10. Make the Frosting:
While the cupcakes are cooling, prepare the frosting. In a large bowl, beat the butter on medium speed until it is creamy and smooth. Gradually add in the powdered sugar, one cup at a time, and mix well after each addition.
11. Flavor the Frosting:
Add the pumpkin puree, vanilla extract, pumpkin pie spice, and optional food coloring. Beat until everything is well combined and fluffy. If the frosting is too thick, add a tablespoon of heavy cream or milk at a time until it reaches your desired consistency for piping.
12. Frost the Cupcakes:
Once the cupcakes are completely cooled, pipe or spread the pumpkin frosting generously on top of each cupcake with your favorite piping tip or simply with a spatula.
13. Garnish with Style:
Sprinkle black decorative sprinkles on top to accentuate the spooky black cupcakes—perfect for Halloween or any fall celebration!
14. Serve and Enjoy!
Enjoy these festive, moist, and flavorful Pumpkin Black Velvet Cupcakes. They are sure to be a hit at any gathering!

Can I Use Fresh Pumpkin Instead of Canned?
Yes! You can roast and puree a fresh pumpkin, but be sure to drain any excess moisture before using it in the recipe. Canned pumpkin puree is often more consistent in texture and moisture.
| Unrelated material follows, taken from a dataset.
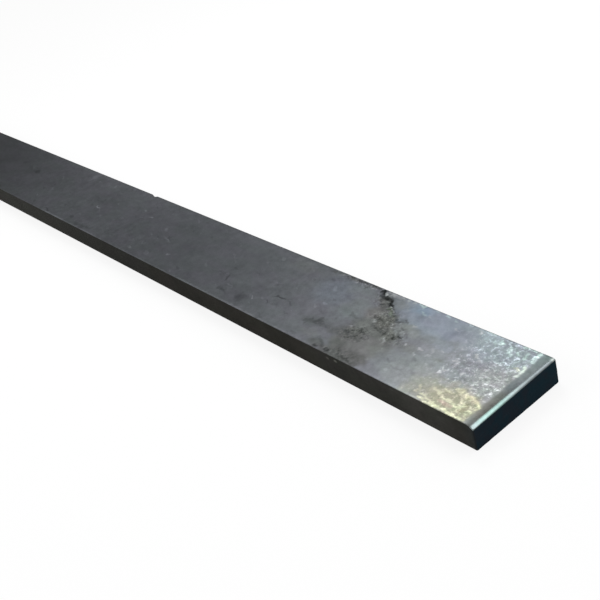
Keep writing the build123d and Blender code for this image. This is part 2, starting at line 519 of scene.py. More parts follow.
# Bent strokes, from black tears to bright scrapes: (points, width, ragged, colour, strength).
STROKES = (
    # the torn edge and what lies along it; the black in the tear is partly painted shadow
    (((92.0, 19.4), (88.0, 19.3), (83.5, 19.0), (80.6, 18.8)), 1.4, 0.5, SOOT, 0.7),
    (((80.9, 18.9), (79.4, 17.0), (78.0, 15.9), (75.6, 15.9), (74.1, 16.2)), 3.1, 0.8, BLACK_AND_SHADOW, 0.95),
    (((74.6, 16.0), (72.8, 14.2), (70.7, 12.0)), 3.3, 0.8, BLACK_AND_SHADOW, 0.95),
    (((70.9, 12.0), (67.6, 10.7), (65.6, 9.2), (63.0, 8.0)), 2.2, 1.0, SOOT, 0.85),
    (((70.9, 11.6), (67.4, 10.6)), 1.5, 0.6, BLACK_AND_SHADOW, 0.7),
    (((71.0, 11.6), (68.0, 9.8), (65.8, 8.6)), 1.5, 0.8, MOSS, 0.8),
    (((79.2, 18.4), (77.7, 17.5)), 1.3, 0.3, SILVER, 0.9),
    (((76.4, 18.8), (74.2, 18.0)), 1.4, 0.6, SILVER, 0.5),
    (((73.0, 18.8), (70.0, 18.4)), 1.6, 0.6, SILVER, 0.35),
    (((71.2, 12.6), (69.2, 11.4), (66.0, 9.9)), 1.0, 0.5, SILVER, 0.55),
    # light specks along the rim and beside the tear; the frosty ones are partly painted glints
    (((78.4, 19.4), (75.4, 19.3), (73.6, 18.9)), 1.4, 0.6, SILVER, 0.5),
    (((71.6, 19.4), (70.6, 18.9)), 1.2, 0.5, SILVER, 0.7),
    (((68.4, 19.4), (67.4, 18.9)), 1.2, 0.5, SILVER, 0.6),
    (((65.0, 19.3), (64.0, 18.9)), 1.2, 0.5, SILVER, 0.5),
    (((62.0, 19.2), (58.6, 19.5)), 1.4, 0.6, FROST_AND_GLINT, 0.7),
    (((85.8, 18.5), (84.8, 17.9)), 1.1, 0.5, SILVER, 0.3),
    (((88.6, 18.6), (87.4, 17.8)), 1.2, 0.5, SILVER, 0.35),
    (((92.0, 18.9), (90.8, 18.3)), 1.1, 0.5, SILVER, 0.35),
    (((96.6, 18.9), (95.2, 18.2)), 1.2, 0.5, SILVER, 0.4),
    (((101.4, 18.9), (100.2, 18.3)), 1.1, 0.5, SILVER, 0.35),
    (((105.6, 18.9), (104.6, 18.5)), 1.0, 0.5, SILVER, 0.3),
    (((53.6, 19.4), (52.0, 19.1)), 1.1, 0.5, FROST_AND_GLINT, 0.4),
    (((48.6, 19.5), (46.8, 19.1)), 1.2, 0.5, FROST_AND_GLINT, 0.5),
    (((43.6, 18.9), (42.2, 18.0)), 1.1, 0.5, FROST_AND_GLINT, 0.4),
    (((38.0, 19.5), (35.5, 19.3)), 1.0, 0.5, FROST_AND_GLINT, 0.4),
    (((57.9, 9.2), (57.0, 8.8)), 1.0, 0.4, SILVER, 0.35),
    (((55.6, 8.9), (53.8, 8.1)), 1.3, 0.5, SILVER, 0.35),
    (((64.6, 15.2), (63.4, 14.2)), 1.1, 0.5, SILVER, 0.25),
    (((54.0, 15.8), (52.8, 15.0)), 1.0, 0.5, SILVER, 0.25),
    # smears and spots beside it
    (((70.4, 3.4), (69.4, 2.9)), 1.4, 0.4, SILVER, 0.4),
    (((63.2, 5.2), (62.2, 4.6)), 1.2, 0.6, SILVER, 0.45),
    (((61.2, 3.6), (60.4, 3.0)), 1.2, 0.6, SILVER, 0.35),
    (((59.0, -2.2), (57.2, -4.2)), 1.2, 0.4, SILVER, 0.45),
    (((56.0, 4.2), (55.0, 3.2)), 1.2, 0.4, SILVER, 0.3),
    (((59.6, 9.3), (58.0, 8.5)), 1.3, 0.5, SOOT, 0.75),
    (((58.0, 5.4), (56.6, 4.4)), 1.5, 0.6, SOOT, 0.75),
    (((66.5, 5.5), (65.5, 3.5)), 1.8, 0.8, BLACK_AND_SHADOW, 0.45),
    (((67.4, 1.2), (64.0, 0.2), (61.0, 0.0)), 1.7, 0.9, BLACK_AND_SHADOW, 0.4),
    (((57.6, 0.8), (56.0, -0.9)), 1.9, 0.8, BLACK_AND_SHADOW, 0.5),
    (((54.8, 1.5), (54.0, 0.8)), 1.2, 0.4, BLACK_AND_SHADOW, 0.75),
    (((72.5, -2.4), (69.0, -4.2), (67.8, -4.0)), 1.8, 0.8, BLACK_AND_SHADOW, 0.5),
    (((65.0, -4.4), (63.8, -5.2)), 1.5, 0.6, SOOT, 0.6),
    (((75.8, -6.4), (72.0, -7.4), (70.5, -7.2)), 1.8, 0.8, SOOT, 0.8),
    (((74.2, -17.9), (72.6, -18.7)), 2.1, 0.5, BLACK_AND_SHADOW, 0.8),
    (((69.0, -15.6), (66.0, -17.2), (62.6, -18.4), (58.2, -18.9)), 1.3, 0.6, BLACK_AND_SHADOW, 0.5),
    (((71.0, -16.6), (68.0, -17.8), (66.0, -18.6)), 1.1, 0.5, SOOT, 0.6),
    (((80.2, -15.2), (77.8, -16.4), (76.0, -17.6)), 1.6, 0.6, SOOT, 0.5),
    (((79.6, -18.8), (78.2, -19.0)), 1.3, 0.3, BLACK_AND_SHADOW, 0.7),
    (((82.0, 2.2), (79.5, 1.2), (77.5, 0.8)), 2.0, 0.8, SOOT, 0.45),
    (((95.0, -10.6), (92.0, -9.2), (90.4, -7.8), (89.4, -5.8)), 3.0, 1.0, SOOT, 0.5),
    (((91.0, -8.6), (87.5, -8.4), (84.6, -9.4)), 2.6, 1.0, SOOT, 0.5),
    (((94.0, -17.9), (91.5, -18.3)), 1.5, 0.4, SOOT, 0.3),
    (((76.2, -3.5), (75.4, -3.8)), 1.5, 0.3, SILVER, 0.5),
    (((99.4, -1.5), (97.8, -2.9)), 1.0, 0.4, SILVER, 0.2),
    (((48.0, -12.5), (38.5, -12.2)), 0.9, 0.6, SOOT, 0.22),
    (((60.2, 19.2), (59.0, 18.2)), 1.4, 0.4, FROST_AND_GLINT, 0.45),
    (((58.4, 16.2), (55.8, 15.3)), 1.2, 0.6, FROST_AND_GLINT, 0.35),
    # cold white flecks in the +Y corner of the end, and warm ones under them, partly painted glints
    (((5.6, 19.0), (5.0, 16.6), (4.6, 14.7)), 2.6, 0.6, FROST_AND_GLINT, 1.0),
    (((8.9, 17.2), (8.3, 14.0)), 1.7, 0.5, FROST_AND_GLINT, 0.9),
    (((15.8, 16.3), (14.8, 14.6), (13.6, 13.8)), 2.2, 0.7, FROST_AND_GLINT, 0.7),
    (((12.6, 19.5), (7.5, 19.6)), 1.6, 0.7, FROST_AND_GLINT, 0.8),
    (((20.9, 17.6), (20.0, 16.9)), 2.3, 0.4, FROST_AND_GLINT, 0.95),
    (((30.9, 18.3), (30.3, 17.7)), 1.3, 0.3, SILVER, 0.9),
    (((28.0, 19.4), (24.9, 18.9)), 1.4, 0.5, FROST_AND_GLINT, 0.6),
    (((11.8, 15.6), (11.0, 14.9)), 1.4, 0.4, FROST_AND_GLINT, 0.7),
    (((24.0, 16.8), (22.2, 15.6)), 1.2, 0.5, FROST_AND_GLINT, 0.35),
    (((5.2, 10.8), (4.7, 8.6), (4.7, 6.2)), 2.2, 0.6, MILK_AND_GLINT, 1.0),
    (((7.8, 9.2), (6.2, 8.4)), 1.4, 0.5, CREAM, 0.4),
    (((23.6, 7.9), (22.2, 6.7)), 1.6, 0.4, SILVER, 0.75),
    (((21.0, 6.4), (20.0, 5.2)), 1.2, 0.4, SILVER, 0.5),
    # crust in the -Y corner of the end
    (((16.2, -8.7), (12.2, -9.6), (8.6, -10.3), (6.2, -11.0), (4.4, -12.1)), 2.8, 0.9, STRAW, 0.45),
    (((11.6, -9.5), (7.6, -10.4), (5.2, -11.4)), 1.5, 0.8, STRAW, 0.5),
    (((14.0, -9.8), (11.0, -12.4), (8.9, -14.2)), 1.4, 0.9, CREAM, 0.55),
    (((23.6, -12.5), (20.4, -13.4), (18.2, -14.6), (16.6, -15.6)), 1.4, 0.8, CREAM, 0.5),
    (((17.9, -14.8), (13.6, -15.1), (10.8, -15.6)), 1.3, 0.8, CREAM, 0.6),
    (((8.5, -12.6), (8.3, -15.0), (8.7, -17.2)), 1.8, 0.8, BROWN, 0.65),
    (((7.2, -14.9), (5.6, -14.7), (4.8, -15.4)), 1.3, 0.6, CREAM, 0.65),
    (((10.4, -15.4), (9.4, -17.6)), 1.4, 0.6, CREAM, 0.55),
    (((6.4, -16.6), (5.2, -17.6)), 1.4, 0.7, CREAM, 0.55),
    (((17.4, -16.2), (14.8, -17.0), (12.6, -16.6)), 2.3, 0.7, PINK, 0.6),
    (((25.6, -17.2), (21.6, -17.6), (18.6, -18.3), (16.4, -19.1)), 1.4, 0.6, CREAM, 0.55),
    (((17.4, -19.2), (11.0, -19.3), (5.6, -19.0)), 1.5, 0.6, CREAM, 0.8),
    (((25.5, -18.9), (17.0, -19.3)), 1.3, 0.6, CREAM, 0.6),
    (((29.0, -14.0), (27.5, -15.6), (28.2, -17.2)), 1.3, 0.8, CREAM, 0.35),
    (((20.0, -11.0), (16.4, -11.6)), 1.3, 0.7, CREAM, 0.5),
    # single bright flecks and a low ridge farther in
    (((28.4, -5.4), (27.9, -6.2)), 1.6, 0.3, SILVER, 1.0),
    (((28.3, -3.6), (27.0, -4.4)), 1.2, 0.4, SILVER, 0.5),
    (((35.6, -4.8), (35.0, -5.2)), 1.1, 0.3, SILVER, 0.4),
    (((43.6, 0.3), (41.6, -0.5)), 1.3, 0.4, SILVER, 0.45),
    (((49.8, -0.5), (49.0, -1.1)), 1.3, 0.3, SILVER, 0.6),
    (((43.2, -3.0), (42.4, -3.6)), 1.1, 0.3, SILVER, 0.45),
    (((39.8, 2.6), (38.0, 1.2), (37.2, -0.4), (38.2, -1.8)), 1.6, 0.8, SILVER, 0.3),
    (((27.9, 1.6), (26.4, 1.2), (25.4, 0.0), (26.2, -1.2)), 1.3, 0.6, SILVER, 0.4),
    (((40.0, 14.8), (38.4, 14.1)), 1.1, 0.4, SILVER, 0.4),
    (((21.1, -2.0), (20.7, -2.5)), 1.4, 0.3, SILVER, 0.8),
)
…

What Can I Substitute for Buttermilk?
If you don’t have buttermilk on hand, you can make your own by adding 1 teaspoon of vinegar or lemon juice to 1/2 cup of milk. Let it sit for about 5 minutes to curdle, and then use it in your recipe!
How Do I Store Leftover Cupcakes?
Store leftover cupcakes in an airtight container at room temperature for up to 3 days. If you want to keep them longer, you can refrigerate them, but they’re best enjoyed fresh.
Can I Make These Cupcakes in Advance?
Absolutely! You can bake the cupcakes a day in advance and store them in an airtight container. Frost them just before serving for the best flavor and texture.